TO BE DONE = The data below must be copied in full and without any change.

** Start of RECORDED INFORMATION **

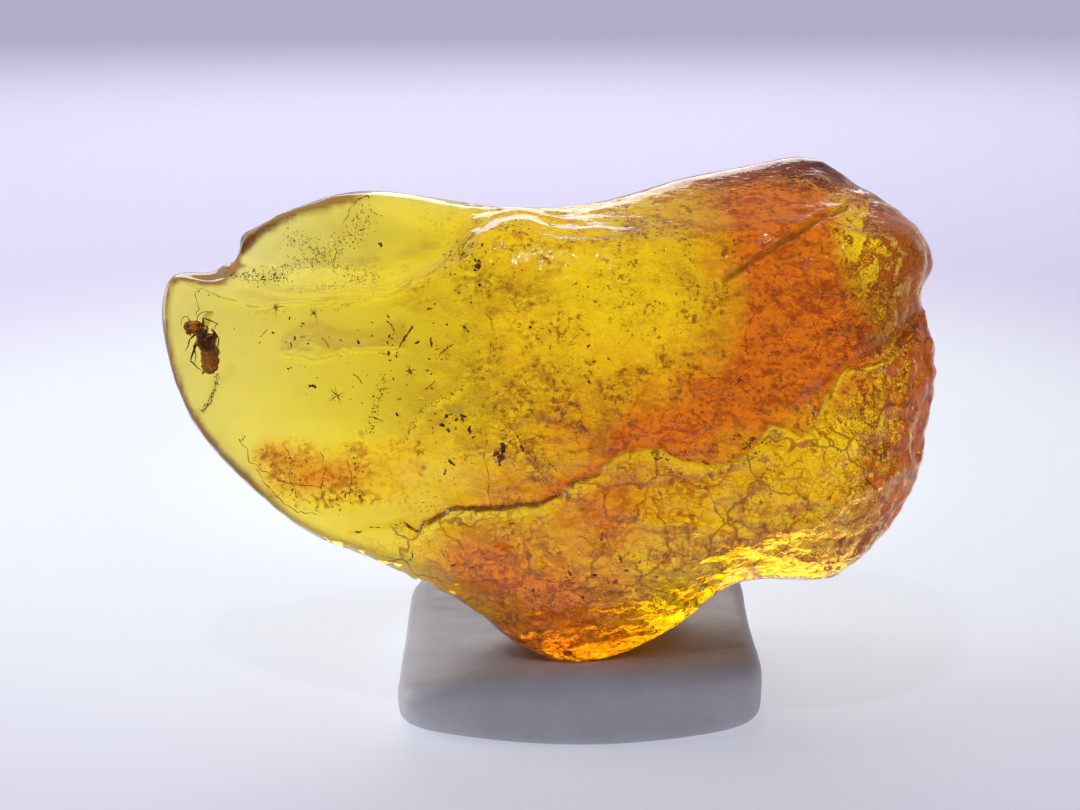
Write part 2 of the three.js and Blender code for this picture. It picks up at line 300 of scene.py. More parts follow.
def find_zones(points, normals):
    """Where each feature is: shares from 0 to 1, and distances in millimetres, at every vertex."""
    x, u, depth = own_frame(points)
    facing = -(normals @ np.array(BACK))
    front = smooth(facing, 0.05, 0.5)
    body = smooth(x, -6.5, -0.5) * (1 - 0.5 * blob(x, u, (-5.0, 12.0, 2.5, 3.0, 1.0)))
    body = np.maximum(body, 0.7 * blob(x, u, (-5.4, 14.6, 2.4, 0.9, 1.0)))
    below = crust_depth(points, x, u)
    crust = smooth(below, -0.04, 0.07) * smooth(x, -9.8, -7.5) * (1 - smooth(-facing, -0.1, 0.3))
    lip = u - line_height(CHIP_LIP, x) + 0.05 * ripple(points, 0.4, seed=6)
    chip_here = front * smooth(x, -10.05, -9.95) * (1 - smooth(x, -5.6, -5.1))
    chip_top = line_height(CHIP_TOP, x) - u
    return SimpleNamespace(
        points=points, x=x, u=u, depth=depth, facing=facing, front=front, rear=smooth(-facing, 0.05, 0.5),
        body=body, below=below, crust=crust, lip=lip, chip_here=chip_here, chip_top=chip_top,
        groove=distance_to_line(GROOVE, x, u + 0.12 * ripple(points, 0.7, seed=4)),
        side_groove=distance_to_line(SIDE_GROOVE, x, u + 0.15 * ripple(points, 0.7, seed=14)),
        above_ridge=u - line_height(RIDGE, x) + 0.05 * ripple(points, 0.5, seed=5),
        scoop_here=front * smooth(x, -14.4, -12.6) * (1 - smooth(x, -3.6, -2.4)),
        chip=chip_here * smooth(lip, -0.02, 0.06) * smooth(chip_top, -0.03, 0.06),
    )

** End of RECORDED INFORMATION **

FULL RESPONSE =
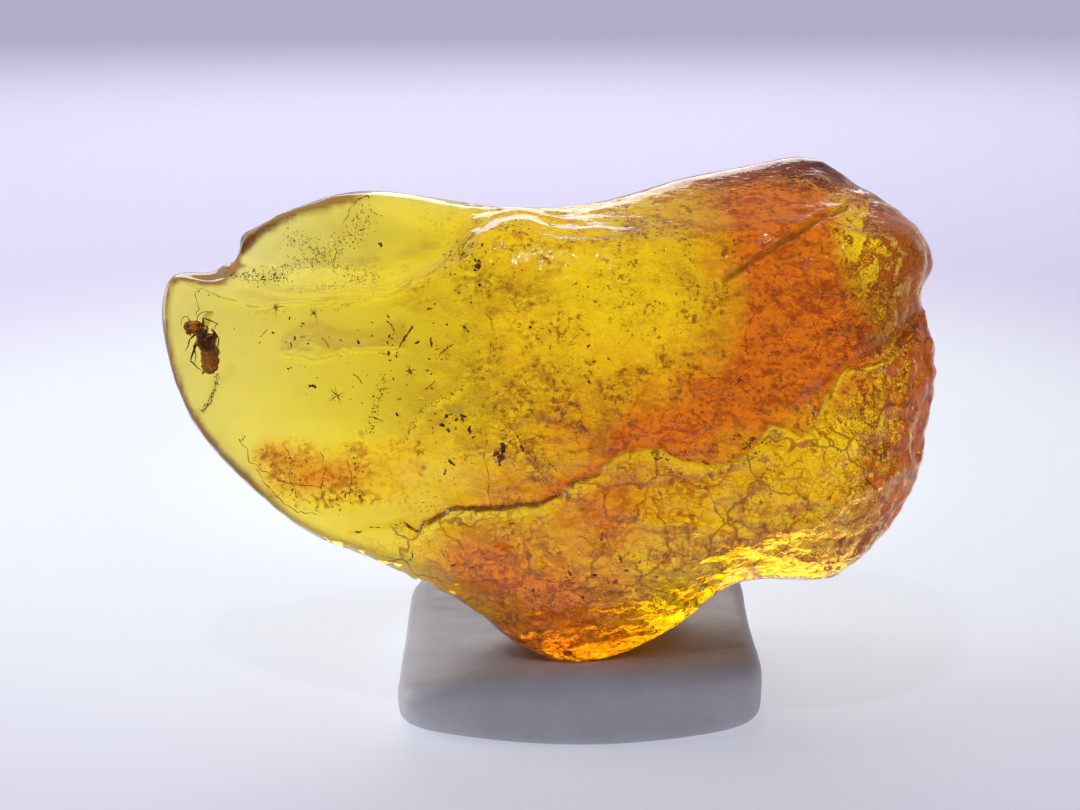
Write part 2 of the three.js and Blender code for this picture. It picks up at line 300 of scene.py. More parts follow.
def find_zones(points, normals):
    """Where each feature is: shares from 0 to 1, and distances in millimetres, at every vertex."""
    x, u, depth = own_frame(points)
    facing = -(normals @ np.array(BACK))
    front = smooth(facing, 0.05, 0.5)
    body = smooth(x, -6.5, -0.5) * (1 - 0.5 * blob(x, u, (-5.0, 12.0, 2.5, 3.0, 1.0)))
    body = np.maximum(body, 0.7 * blob(x, u, (-5.4, 14.6, 2.4, 0.9, 1.0)))
    below = crust_depth(points, x, u)
    crust = smooth(below, -0.04, 0.07) * smooth(x, -9.8, -7.5) * (1 - smooth(-facing, -0.1, 0.3))
    lip = u - line_height(CHIP_LIP, x) + 0.05 * ripple(points, 0.4, seed=6)
    chip_here = front * smooth(x, -10.05, -9.95) * (1 - smooth(x, -5.6, -5.1))
    chip_top = line_height(CHIP_TOP, x) - u
    return SimpleNamespace(
        points=points, x=x, u=u, depth=depth, facing=facing, front=front, rear=smooth(-facing, 0.05, 0.5),
        body=body, below=below, crust=crust, lip=lip, chip_here=chip_here, chip_top=chip_top,
        groove=distance_to_line(GROOVE, x, u + 0.12 * ripple(points, 0.7, seed=4)),
        side_groove=distance_to_line(SIDE_GROOVE, x, u + 0.15 * ripple(points, 0.7, seed=14)),
        above_ridge=u - line_height(RIDGE, x) + 0.05 * ripple(points, 0.5, seed=5),
        scoop_here=front * smooth(x, -14.4, -12.6) * (1 - smooth(x, -3.6, -2.4)),
        chip=chip_here * smooth(lip, -0.02, 0.06) * smooth(chip_top, -0.03, 0.06),
    )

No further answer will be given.